- [TASK DESCRIPTION]
Search the material for the string "axes", then return every line where it is found.

───── MATERIAL SHOWN

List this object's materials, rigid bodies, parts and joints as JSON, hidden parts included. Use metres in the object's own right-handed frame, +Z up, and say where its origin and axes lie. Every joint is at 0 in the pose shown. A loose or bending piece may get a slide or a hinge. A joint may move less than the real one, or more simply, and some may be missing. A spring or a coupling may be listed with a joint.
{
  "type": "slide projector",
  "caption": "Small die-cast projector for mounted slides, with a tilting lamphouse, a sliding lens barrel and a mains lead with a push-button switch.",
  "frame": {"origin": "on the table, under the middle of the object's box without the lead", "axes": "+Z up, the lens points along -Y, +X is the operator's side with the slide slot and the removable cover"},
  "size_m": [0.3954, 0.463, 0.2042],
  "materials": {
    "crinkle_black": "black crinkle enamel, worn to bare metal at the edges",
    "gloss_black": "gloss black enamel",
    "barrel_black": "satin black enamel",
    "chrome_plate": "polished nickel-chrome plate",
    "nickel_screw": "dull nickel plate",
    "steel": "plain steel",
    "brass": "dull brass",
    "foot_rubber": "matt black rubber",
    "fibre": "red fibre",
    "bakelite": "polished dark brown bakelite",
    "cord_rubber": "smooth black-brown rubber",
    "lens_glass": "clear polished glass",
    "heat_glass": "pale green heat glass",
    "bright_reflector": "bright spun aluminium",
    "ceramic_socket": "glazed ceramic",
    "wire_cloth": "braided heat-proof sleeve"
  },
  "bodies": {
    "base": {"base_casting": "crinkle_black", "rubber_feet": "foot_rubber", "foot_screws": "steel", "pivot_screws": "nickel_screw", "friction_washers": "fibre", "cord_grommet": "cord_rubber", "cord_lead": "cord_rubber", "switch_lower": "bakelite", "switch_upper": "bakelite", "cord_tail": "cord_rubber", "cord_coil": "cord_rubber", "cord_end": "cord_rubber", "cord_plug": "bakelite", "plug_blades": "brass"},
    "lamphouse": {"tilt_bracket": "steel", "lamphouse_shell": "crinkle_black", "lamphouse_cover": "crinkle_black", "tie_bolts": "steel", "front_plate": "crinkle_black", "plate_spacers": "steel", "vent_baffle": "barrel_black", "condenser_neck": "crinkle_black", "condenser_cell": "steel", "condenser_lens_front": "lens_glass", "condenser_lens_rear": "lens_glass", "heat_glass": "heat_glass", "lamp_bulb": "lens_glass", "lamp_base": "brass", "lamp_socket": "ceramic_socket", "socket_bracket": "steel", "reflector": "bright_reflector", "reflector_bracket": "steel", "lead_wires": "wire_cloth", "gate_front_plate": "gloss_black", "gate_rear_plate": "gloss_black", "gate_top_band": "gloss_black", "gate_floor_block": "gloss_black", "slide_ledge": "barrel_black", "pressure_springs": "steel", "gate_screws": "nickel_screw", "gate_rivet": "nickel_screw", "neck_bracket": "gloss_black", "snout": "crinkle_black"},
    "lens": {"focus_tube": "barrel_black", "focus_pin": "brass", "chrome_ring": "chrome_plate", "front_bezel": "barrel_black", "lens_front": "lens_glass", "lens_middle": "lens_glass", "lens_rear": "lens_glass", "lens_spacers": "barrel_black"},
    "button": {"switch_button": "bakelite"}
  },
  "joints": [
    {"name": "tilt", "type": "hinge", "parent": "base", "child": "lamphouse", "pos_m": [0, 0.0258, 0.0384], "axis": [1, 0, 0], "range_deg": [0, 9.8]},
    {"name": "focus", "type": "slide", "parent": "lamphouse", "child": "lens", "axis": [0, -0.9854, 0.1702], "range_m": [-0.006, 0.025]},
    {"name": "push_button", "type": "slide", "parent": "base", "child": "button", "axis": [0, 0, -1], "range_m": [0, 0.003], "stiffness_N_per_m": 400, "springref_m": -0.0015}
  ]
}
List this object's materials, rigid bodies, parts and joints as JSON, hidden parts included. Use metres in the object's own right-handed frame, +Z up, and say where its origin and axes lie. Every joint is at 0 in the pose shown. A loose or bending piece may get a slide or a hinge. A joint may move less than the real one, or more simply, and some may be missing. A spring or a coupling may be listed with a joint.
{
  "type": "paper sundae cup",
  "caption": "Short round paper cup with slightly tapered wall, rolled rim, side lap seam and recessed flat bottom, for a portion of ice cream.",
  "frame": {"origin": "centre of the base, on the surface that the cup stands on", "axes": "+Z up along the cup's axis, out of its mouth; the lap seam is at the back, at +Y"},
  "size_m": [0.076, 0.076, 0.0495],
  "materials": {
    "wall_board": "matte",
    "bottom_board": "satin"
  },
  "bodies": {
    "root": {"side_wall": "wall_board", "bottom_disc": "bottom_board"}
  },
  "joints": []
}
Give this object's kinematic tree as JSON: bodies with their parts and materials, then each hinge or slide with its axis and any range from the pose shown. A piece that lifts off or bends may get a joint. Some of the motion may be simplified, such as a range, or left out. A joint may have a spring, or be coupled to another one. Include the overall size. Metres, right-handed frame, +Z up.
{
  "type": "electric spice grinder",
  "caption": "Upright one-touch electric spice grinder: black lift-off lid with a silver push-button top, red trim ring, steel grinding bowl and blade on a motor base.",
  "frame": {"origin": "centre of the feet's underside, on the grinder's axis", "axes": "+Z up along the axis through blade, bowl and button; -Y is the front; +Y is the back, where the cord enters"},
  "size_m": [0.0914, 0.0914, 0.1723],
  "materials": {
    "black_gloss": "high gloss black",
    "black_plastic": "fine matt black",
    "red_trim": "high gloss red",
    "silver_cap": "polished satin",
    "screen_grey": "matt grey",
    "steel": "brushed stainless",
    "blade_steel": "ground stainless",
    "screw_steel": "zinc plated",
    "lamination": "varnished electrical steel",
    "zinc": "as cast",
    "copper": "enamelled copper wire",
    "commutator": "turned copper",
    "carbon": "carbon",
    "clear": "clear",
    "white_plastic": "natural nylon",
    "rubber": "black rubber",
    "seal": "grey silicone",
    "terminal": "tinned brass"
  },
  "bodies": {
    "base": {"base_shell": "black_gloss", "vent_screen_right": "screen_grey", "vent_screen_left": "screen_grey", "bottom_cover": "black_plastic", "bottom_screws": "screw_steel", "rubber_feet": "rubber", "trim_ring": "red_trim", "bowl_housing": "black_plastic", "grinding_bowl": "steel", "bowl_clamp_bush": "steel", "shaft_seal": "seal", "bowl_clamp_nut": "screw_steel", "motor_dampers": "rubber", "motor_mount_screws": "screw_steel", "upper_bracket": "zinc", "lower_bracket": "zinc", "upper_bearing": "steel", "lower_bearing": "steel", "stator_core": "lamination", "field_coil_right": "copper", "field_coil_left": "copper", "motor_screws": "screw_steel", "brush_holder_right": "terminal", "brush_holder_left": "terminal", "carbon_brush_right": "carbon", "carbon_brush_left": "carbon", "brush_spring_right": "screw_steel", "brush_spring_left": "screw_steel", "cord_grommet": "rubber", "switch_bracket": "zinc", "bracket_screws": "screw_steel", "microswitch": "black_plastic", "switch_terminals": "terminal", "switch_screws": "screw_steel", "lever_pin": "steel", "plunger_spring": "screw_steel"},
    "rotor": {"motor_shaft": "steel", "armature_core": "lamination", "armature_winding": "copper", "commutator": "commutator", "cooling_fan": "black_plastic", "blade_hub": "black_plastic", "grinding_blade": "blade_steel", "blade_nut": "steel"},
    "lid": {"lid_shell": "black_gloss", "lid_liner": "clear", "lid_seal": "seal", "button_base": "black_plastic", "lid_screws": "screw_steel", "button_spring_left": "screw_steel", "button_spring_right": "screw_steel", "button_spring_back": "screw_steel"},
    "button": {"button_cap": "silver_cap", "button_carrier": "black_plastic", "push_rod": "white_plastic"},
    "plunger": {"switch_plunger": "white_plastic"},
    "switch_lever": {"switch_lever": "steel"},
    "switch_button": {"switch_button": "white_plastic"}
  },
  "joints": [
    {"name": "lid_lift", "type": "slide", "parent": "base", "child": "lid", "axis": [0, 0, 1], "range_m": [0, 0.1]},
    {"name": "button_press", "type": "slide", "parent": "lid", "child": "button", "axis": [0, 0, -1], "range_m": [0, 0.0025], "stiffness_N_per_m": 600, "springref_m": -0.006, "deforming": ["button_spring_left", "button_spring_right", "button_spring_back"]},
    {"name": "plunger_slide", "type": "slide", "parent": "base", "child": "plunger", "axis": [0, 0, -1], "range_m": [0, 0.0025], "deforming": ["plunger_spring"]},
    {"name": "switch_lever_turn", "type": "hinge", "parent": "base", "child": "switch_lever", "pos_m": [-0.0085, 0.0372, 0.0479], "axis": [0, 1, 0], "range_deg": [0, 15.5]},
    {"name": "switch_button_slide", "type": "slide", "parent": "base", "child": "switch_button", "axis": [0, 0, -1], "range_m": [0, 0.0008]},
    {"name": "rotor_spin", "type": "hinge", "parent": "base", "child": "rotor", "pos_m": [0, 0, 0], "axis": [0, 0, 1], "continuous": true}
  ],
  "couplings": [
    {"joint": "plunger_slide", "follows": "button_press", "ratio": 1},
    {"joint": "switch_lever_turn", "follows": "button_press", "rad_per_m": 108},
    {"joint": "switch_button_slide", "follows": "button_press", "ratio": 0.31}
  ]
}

──────────

- [SOLUTION FOR THIS TASK]
List this object's materials, rigid bodies, parts and joints as JSON, hidden parts included. Use metres in the object's own right-handed frame, +Z up, and say where its origin and axes lie. Every joint is at 0 in the pose shown. A loose or bending piece may get a slide or a hinge. A joint may move less than the real one, or more simply, and some may be missing. A spring or a coupling may be listed with a joint.
  "frame": {"origin": "on the table, under the middle of the object's box without the lead", "axes": "+Z up, the lens points along -Y, +X is the operator's side with the slide slot and the removable cover"},
List this object's materials, rigid bodies, parts and joints as JSON, hidden parts included. Use metres in the object's own right-handed frame, +Z up, and say where its origin and axes lie. Every joint is at 0 in the pose shown. A loose or bending piece may get a slide or a hinge. A joint may move less than the real one, or more simply, and some may be missing. A spring or a coupling may be listed with a joint.
  "frame": {"origin": "centre of the base, on the surface that the cup stands on", "axes": "+Z up along the cup's axis, out of its mouth; the lap seam is at the back, at +Y"},
  "frame": {"origin": "centre of the feet's underside, on the grinder's axis", "axes": "+Z up along the axis through blade, bowl and button; -Y is the front; +Y is the back, where the cord enters"},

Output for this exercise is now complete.